Ганушкин аккуратно вырезал из фото голову доктора В. и приставил ее к телу Памелы Андерсон, бегущей берегом океана. Агния прыснула. В этот момент в дверь постучали. К больной Макаровой приехал сын.
В Новосибирске Макаров пробыл пять дней, и это был предел. Телефон разрывался от звонков, так что вскоре он его попросту отключил. Но вовсе не спешные дела влекли его обратно, просто этот город нагонял на него жгучую тоску. Остановиться в квартире матери он не захотел: жилище было вчистую разорено котами. Недолго пребывая там, он задыхался, чесался и в прямом смысле не находил себе места, свободного от шерсти и экскрементов, так что пришлось снять номер в гостинице «Сибирь», неподалеку от больницы. Из окна номера открывался вид на безрадостный пейзаж его детства — детства, которое он тем сильнее ненавидел, чем дальше от него находился. Раньше, когда глобальное потепление еще не было ни для кого проблемой, в конце ноября в Новосибирске всегда стояли ядреные морозы. Город заволакивало дымкой, и на рассвете все бесчисленные трубы густо клубились белым и розовым, точно тюбики взбитых сливок, — впрочем, он тогда и понятия не имел о взбитых сливках. Нынче ноябрь стал слезлив; по набухшим слизистым мостовых, уныло сигналя, влеклись в пробках автомобили.
Все вопросы, связанные с содержанием матери в больнице, Макаров решил в первый же день. Сидеть у ее постели было удовольствием ниже среднего, но он продолжал ежедневно посещать ее — словно пытался наверстать упущенное за пятнадцать лет. По выражению доктора Осецкой, Надежда Ивановна устаканилась, и, пожалуй, было странно, что при относительной сохранности основных психических функций она не узнавала собственного сына. Он не пытался разговорить ее, напомнить о себе — просто сидел и смотрел. В его присутствии она обычно дремала или чертила какие-то крохотные значки в большой тетради в картонном переплете. Тетрадь Агния выдала пациентке по ее просьбе: записки и рисунки зачастую помогали докторам судить о состоянии больных. Макаров подолгу ждал, но мать не обращала на него ни малейшего внимания. В конце концов он сдавался, побежденный скукой и голодом, и шел обедать в один из отвратительных местных ресторанов.

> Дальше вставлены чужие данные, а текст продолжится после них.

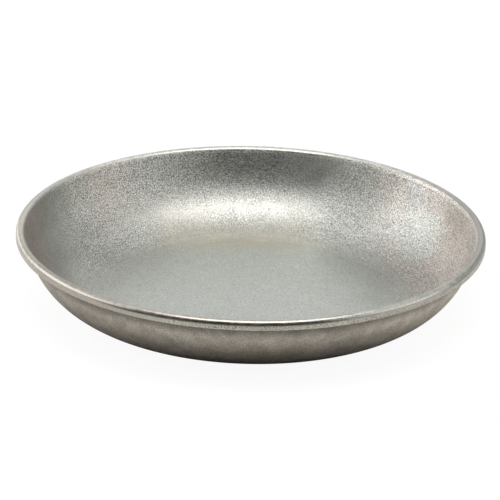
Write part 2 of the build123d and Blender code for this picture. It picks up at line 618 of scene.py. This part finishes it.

Где-то в других городах он любил подолгу стоять на мостах и смотреть на воду. Много часов он провел, зависнув над Сеной, Москвой, Темзой или Луарой, представляя себя дремлющей в полете чайкой. Но стоять над Обью в полукилометре от берега, глядя в гигантскую полынью, жадную, разверстую, мучаясь изжогой и чувствуя, как на лице тает редкий колючий снег, — в этом он с трудом нашел бы отраду. Искать старых приятелей не хотелось. Более того, его пугала сама мысль о случайной встрече. Неприкаянный, кружил он по плохо освещенным улицам, и его не покидало ощущение, что где-то поблизости находится вход в нижние миры, куда он случайно может забрести. Просто провалиться по грудь в одну из грязных льдистых луж, а выбравшись, понять, что в недавнее уютное прошлое больше нет возврата, что больше никогда не валяться ему под ласковым солнышком на белом песочке, потягивая прохладную пинья-коладу. В нем не было ни малейшей ностальгии по вещам и людям и безрадостным воспоминаниям, брошенным здесь когда-то, как мешок с несвежим бельем. Его держало только смутное предчувствие утраты.